Both Florida's and Ohio's voter registration laws were challenged in court and were enjoined, or suspended, before the 2006 election, allowing voter registration to resume. Federal judges found they violated First Amendment rights and were hurting efforts to sign up new voters. But the trend of regulating voter registration drives did not end there. Between the 2004 election and today, six other states adopted similar laws -- Colorado, Georgia, Maryland, New Mexico, Missouri and Washington -- and like-minded bills have been proposed in New Jersey, Arizona and elsewhere, according to the Brennan Center.

Not all of these laws were passed by Republican partisans seeking political revenge. But the line between ensuring an accurate registration process and intentionally suppressing voters is very thin, according to academics, opponents and supporters of these laws. On Wednesday, July 23, the Senate Rules Committee will hold a hearing on sections of an election reform bill (The Ballot Integrity Act of 2007 or S. 1487) that would ban states from passing laws that would negatively impact voter registration drives.

"I think it is a real serious concern," said Dan Tokaji, assistant professor of law at Ohio State University and an election law expert. "There are constitutional rights, free speech rights and petition rights at issue. What has a lot of voting rights activists concerned is states with GOP-dominated legislatures are going to put a lot of voter registration groups out of business."

American democracy depends on private groups more than the government to register voters. As a result, registration efforts have always been sources of political friction.

"The attempts to restrict registration and attempts to smear groups that attempt to register voters comes from people who don't think those voters are likely to support them," said Kevin Whelan, ACORN communications director. "I think there is another response to people who don't like to see a lot of minority voters coming onto the rolls. They could campaign for those votes."

"It was done to address real needs," said William Todd, president of the Ohio chapter of the Republican National Lawyers Association, speaking of his state's voter registration reforms, which were since found to be unconstitutional. "Ohio was not alone in not having an updated election code. People hadn't looked at some of those laws in 50 years."

"There were two stories that stuck in my mind," he said, recalling lobbying for the laws. "Certainly there were a handful of fraudulent registrations here and there. The other thing was the state organization of election officials was complaining that there were certain groups that would save registration cards for months and then dump them on the boards of election at the last minute. Because they were brought in in such an untidy manner, the boards couldn't verify them and process them, and people lost the opportunity to vote."

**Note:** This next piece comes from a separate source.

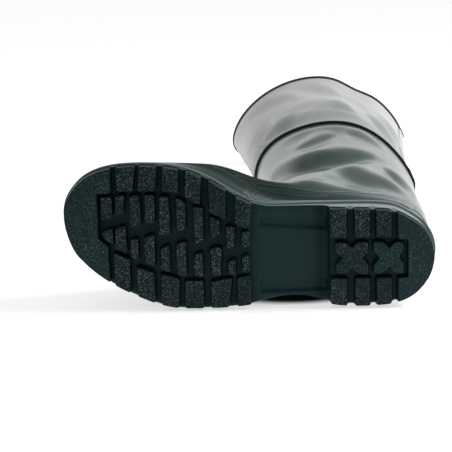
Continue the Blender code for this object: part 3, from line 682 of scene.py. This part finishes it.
def upper_ring(level, phi):
    """One ring (a, m, h) of the upper's outer face, by the same rule as the CAD: a = back +
    (front - back) * share with share = (1 - cos phi) / 2; m = centre line + full * (sole *
    outline half + (1 - sole) * oval half), plus the bulge over the arch."""
    def col(name):
        return float(column(UPPER_RINGS, UPPER_COLUMNS, name, level))
    share = (1 - np.cos(phi)) / 2
    a = SOLE_L * (col("back_a") + (col("front_a") - col("back_a")) * share)
    ends = [float(curve([(k, height_of(row[n])) for k, row in enumerate(UPPER_RINGS)],
                        1, level)) for n in (1, 3)]
    foot = UPPER_RINGS[0]
    foot_a = SOLE_L * (foot[0] + (foot[2] - foot[0]) * share)
    line = INSTEP_H * (foot[1] + (foot[3] - foot[1]) * share)
    h = ends[0] + (ends[1] - ends[0]) * share + col("dip") * (rim_top(foot_a) + GAP - line)
    mid = BALL_W * (col("back_m") + (col("front_m") - col("back_m")) * share ** 2.2)
    inner, outer = halves(share)
    wave = np.abs(np.sin(phi))
    peak = col("peak_back") + (col("peak_front") - col("peak_back")) * smooth(share, 0, 1)
    oval_in = BALL_W * col("med") * wave ** peak
    oval_out = BALL_W * col("lat") * wave ** col("square")
    mix = col("sole")
    half = np.where(phi < np.pi, mix * inner * wave + (1 - mix) * oval_in,
                    -(mix * outer * wave + (1 - mix) * oval_out))
    bulge = np.where(phi < np.pi, BALL_W * col("waist") * np.exp(
        -((a / SOLE_L - WAIST_AT) / WAIST_L) ** 2), 0)
    return np.column_stack((a, mid + col("full") * half + bulge * wave ** .5, h))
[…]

ACORN's voter registration efforts have been criticized in more severe tones by the GOP and their allies -- especially in the heat of a close election. Between 2005 and 2006, the group registered 1.6 million voters in 23 states, Whelan said. In Ohio in 2005, ACORN and other voter registration groups working in Ohio were sued by "The Free Enterprise Coalition," a GOP-funded group that promoted voter fraud concerns and disappeared after litigation began, causing the suit to be dismissed. However, in other states some problems were found with some of ACORN's voter registration forms, although the politics surrounding the most high-profile example is murky at best.

In Kansas City, Mo., four ACORN temporary workers were indicted on felony charges of falsifying seven voter registration forms just days before the 2006 midterm election. ACORN had alerted state authorities and had been cooperating with the FBI, Whelan said, but the interim U.S. attorney, Bradley Schlozman, went against established Justice Department procedure and announced the indictments. While the ACORN workers later pleaded guilty, Whelan said the number of voter registrations affected was "less than a fraction of a fraction of one percent" of all its registrations nationwide. Still, that did not stop the Republican Party from accusing Democrats of trying to steal the election, the very political meddling the Justice Department policy was intended to prevent.

Republicans, for their part, also had problems with submitting fraudulent voter registrations. In late October 2006, just before Election Day, 11 volunteers working for the Republican Party of Orange County, Calif., were charged with registration fraud after they submitted registration forms where Democratic voters were misidentified up as members of the Republican Party. And in Nevada, a firm that the Republican National Committee hired to register voters, Voters Outreach of America, was found to be throwing out registrations for Democrats while turning in forms for Republicans.

But election law experts say problems like these, whether in Kansas City, Orange County or Las Vegas are by far the exception, not the rule. Moreover, they say new state laws passed since 2004 that have already impeded hundreds of thousands of voters from registering are a much bigger concern and of an entirely different magnitude.

"The numbers are enormous," said the Brennan Center's Wendy Wieser, speaking of the voter registration restrictions that were in effect in Florida and Ohio in 2006. "But they weren't as effective as they were intended to be. They were thrown out. They were effective when they were in place."

"They got into a huge fight in Ohio on whether the regulations were onerous and punitive," the Republican National Lawyers Association's Todd said. "But if you register a person to vote, you have an obligation to turn the registration in, and make sure they are registered and can vote."

Ohio State's Dan Tokaji said the Senate Rule Committee's hearing was timely, because both political parties are now jockeying for position before the next presidential election.

"It is a perfect time to be talking about this," he said. "I expect there would be all kinds of efforts by other states and GOP-dominated legislatures to regulate voter registration between now and 2008."

Steven Rosenfeld is a senior fellow at Alternet.org and co-author of What Happened in Ohio: A Documentary Record of Theft and Fraud in the 2004 Election, with Bob Fitrakis and Harvey Wasserman (The New Press, 2006).